• [What is asked] Please repeat only the stretch of records running from the first line through the line that contains "EYE = VIEW_CENTRE + TOWARDS * VIEW_DISTANCE".

CAD and scene scripts:
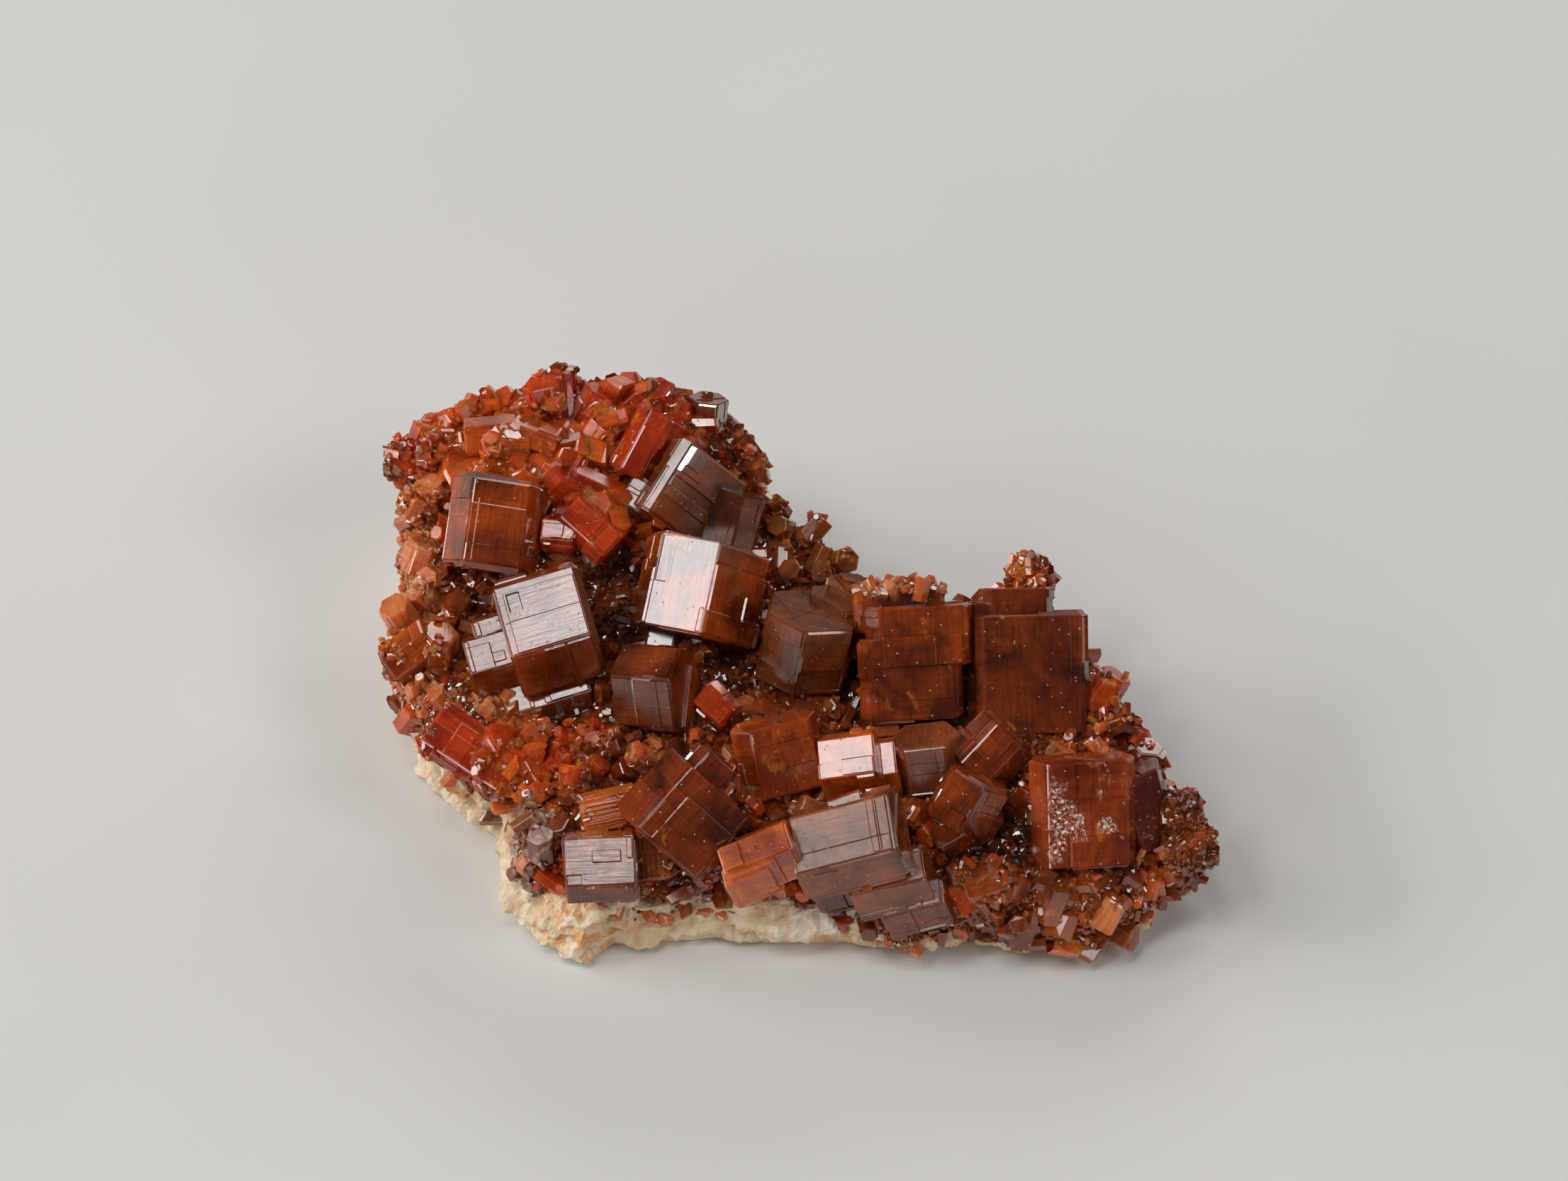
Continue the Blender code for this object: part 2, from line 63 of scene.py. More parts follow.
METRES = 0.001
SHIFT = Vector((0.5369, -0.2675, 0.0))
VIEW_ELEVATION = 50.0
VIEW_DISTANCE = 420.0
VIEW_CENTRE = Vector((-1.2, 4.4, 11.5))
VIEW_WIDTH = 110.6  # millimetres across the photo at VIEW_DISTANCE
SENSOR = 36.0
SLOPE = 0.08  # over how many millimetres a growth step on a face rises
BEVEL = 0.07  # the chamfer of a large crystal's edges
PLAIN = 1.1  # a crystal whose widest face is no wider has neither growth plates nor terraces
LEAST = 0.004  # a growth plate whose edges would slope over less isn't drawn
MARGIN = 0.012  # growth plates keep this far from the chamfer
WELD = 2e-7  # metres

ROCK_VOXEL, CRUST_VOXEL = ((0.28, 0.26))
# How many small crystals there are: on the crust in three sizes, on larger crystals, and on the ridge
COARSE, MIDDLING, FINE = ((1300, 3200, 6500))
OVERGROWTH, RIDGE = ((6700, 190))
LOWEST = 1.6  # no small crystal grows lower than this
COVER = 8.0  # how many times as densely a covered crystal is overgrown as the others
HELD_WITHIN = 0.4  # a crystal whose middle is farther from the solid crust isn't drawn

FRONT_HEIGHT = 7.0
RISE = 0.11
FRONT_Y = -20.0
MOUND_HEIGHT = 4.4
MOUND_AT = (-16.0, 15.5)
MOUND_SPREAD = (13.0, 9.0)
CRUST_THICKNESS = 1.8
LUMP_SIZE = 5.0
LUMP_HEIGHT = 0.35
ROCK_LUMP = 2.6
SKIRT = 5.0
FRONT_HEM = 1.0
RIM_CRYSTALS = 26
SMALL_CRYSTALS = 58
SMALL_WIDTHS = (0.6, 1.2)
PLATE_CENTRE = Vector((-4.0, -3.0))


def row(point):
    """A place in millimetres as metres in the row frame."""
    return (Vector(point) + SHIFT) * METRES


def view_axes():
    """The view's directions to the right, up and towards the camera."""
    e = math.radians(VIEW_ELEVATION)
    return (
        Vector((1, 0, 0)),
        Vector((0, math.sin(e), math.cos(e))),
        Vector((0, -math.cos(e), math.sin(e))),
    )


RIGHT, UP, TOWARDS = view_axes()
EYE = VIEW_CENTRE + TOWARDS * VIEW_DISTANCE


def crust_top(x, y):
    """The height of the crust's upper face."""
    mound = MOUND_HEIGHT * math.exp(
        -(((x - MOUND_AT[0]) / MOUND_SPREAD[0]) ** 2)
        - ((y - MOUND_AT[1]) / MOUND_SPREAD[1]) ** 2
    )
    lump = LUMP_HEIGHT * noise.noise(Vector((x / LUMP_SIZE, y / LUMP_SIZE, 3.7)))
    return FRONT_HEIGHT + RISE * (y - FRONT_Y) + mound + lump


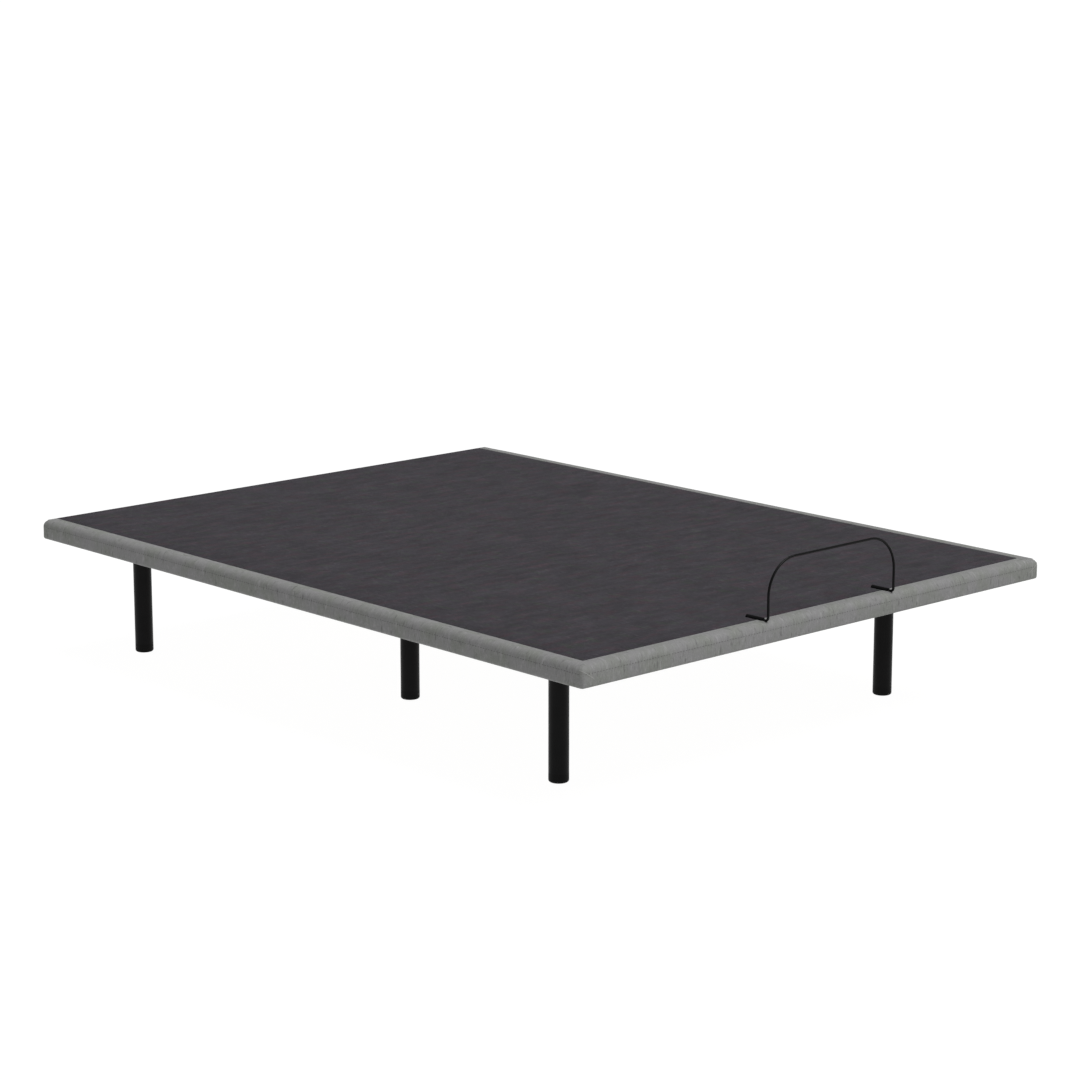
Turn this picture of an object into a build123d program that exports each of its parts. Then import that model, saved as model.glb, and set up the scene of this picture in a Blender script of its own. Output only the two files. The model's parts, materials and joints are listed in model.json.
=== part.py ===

• [Answer to this task]
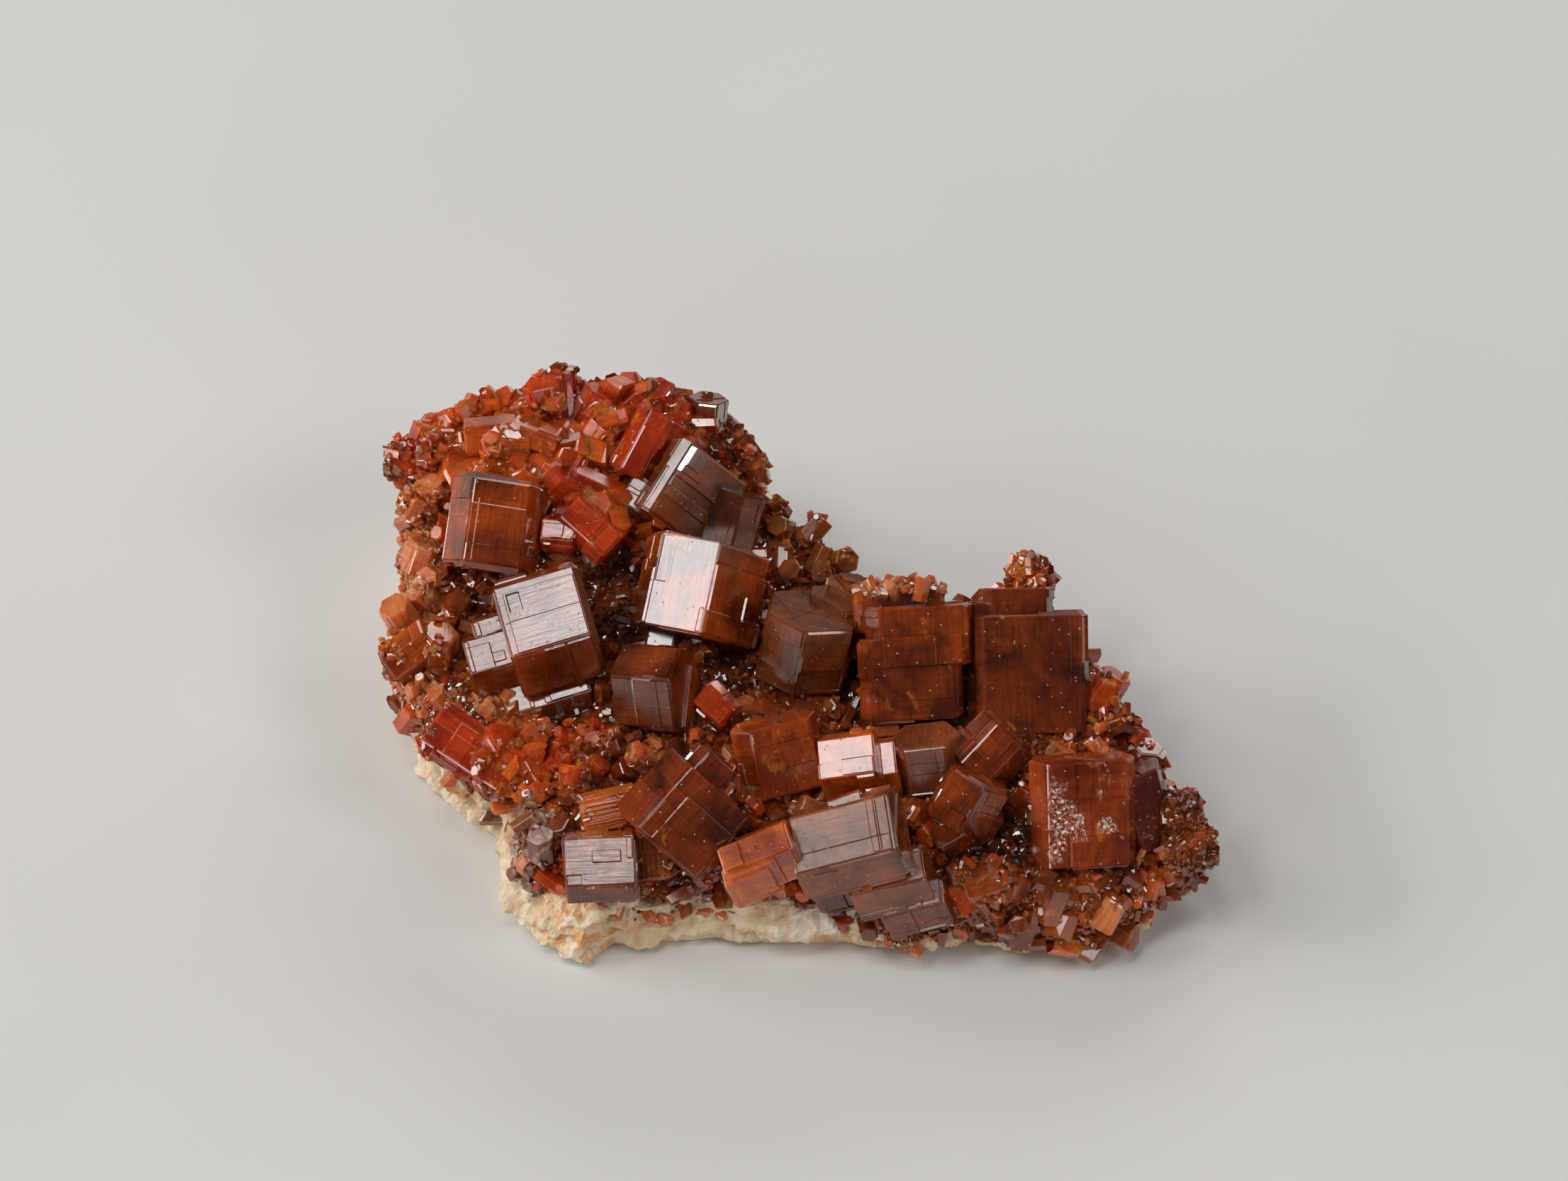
Continue the Blender code for this object: part 2, from line 63 of scene.py. More parts follow.
METRES = 0.001
SHIFT = Vector((0.5369, -0.2675, 0.0))
VIEW_ELEVATION = 50.0
VIEW_DISTANCE = 420.0
VIEW_CENTRE = Vector((-1.2, 4.4, 11.5))
VIEW_WIDTH = 110.6  # millimetres across the photo at VIEW_DISTANCE
SENSOR = 36.0
SLOPE = 0.08  # over how many millimetres a growth step on a face rises
BEVEL = 0.07  # the chamfer of a large crystal's edges
PLAIN = 1.1  # a crystal whose widest face is no wider has neither growth plates nor terraces
LEAST = 0.004  # a growth plate whose edges would slope over less isn't drawn
MARGIN = 0.012  # growth plates keep this far from the chamfer
WELD = 2e-7  # metres

ROCK_VOXEL, CRUST_VOXEL = ((0.28, 0.26))
# How many small crystals there are: on the crust in three sizes, on larger crystals, and on the ridge
COARSE, MIDDLING, FINE = ((1300, 3200, 6500))
OVERGROWTH, RIDGE = ((6700, 190))
LOWEST = 1.6  # no small crystal grows lower than this
COVER = 8.0  # how many times as densely a covered crystal is overgrown as the others
HELD_WITHIN = 0.4  # a crystal whose middle is farther from the solid crust isn't drawn

FRONT_HEIGHT = 7.0
RISE = 0.11
FRONT_Y = -20.0
MOUND_HEIGHT = 4.4
MOUND_AT = (-16.0, 15.5)
MOUND_SPREAD = (13.0, 9.0)
CRUST_THICKNESS = 1.8
LUMP_SIZE = 5.0
LUMP_HEIGHT = 0.35
ROCK_LUMP = 2.6
SKIRT = 5.0
FRONT_HEM = 1.0
RIM_CRYSTALS = 26
SMALL_CRYSTALS = 58
SMALL_WIDTHS = (0.6, 1.2)
PLATE_CENTRE = Vector((-4.0, -3.0))


def row(point):
    """A place in millimetres as metres in the row frame."""
    return (Vector(point) + SHIFT) * METRES


def view_axes():
    """The view's directions to the right, up and towards the camera."""
    e = math.radians(VIEW_ELEVATION)
    return (
        Vector((1, 0, 0)),
        Vector((0, math.sin(e), math.cos(e))),
        Vector((0, -math.cos(e), math.sin(e))),
    )


RIGHT, UP, TOWARDS = view_axes()
EYE = VIEW_CENTRE + TOWARDS * VIEW_DISTANCE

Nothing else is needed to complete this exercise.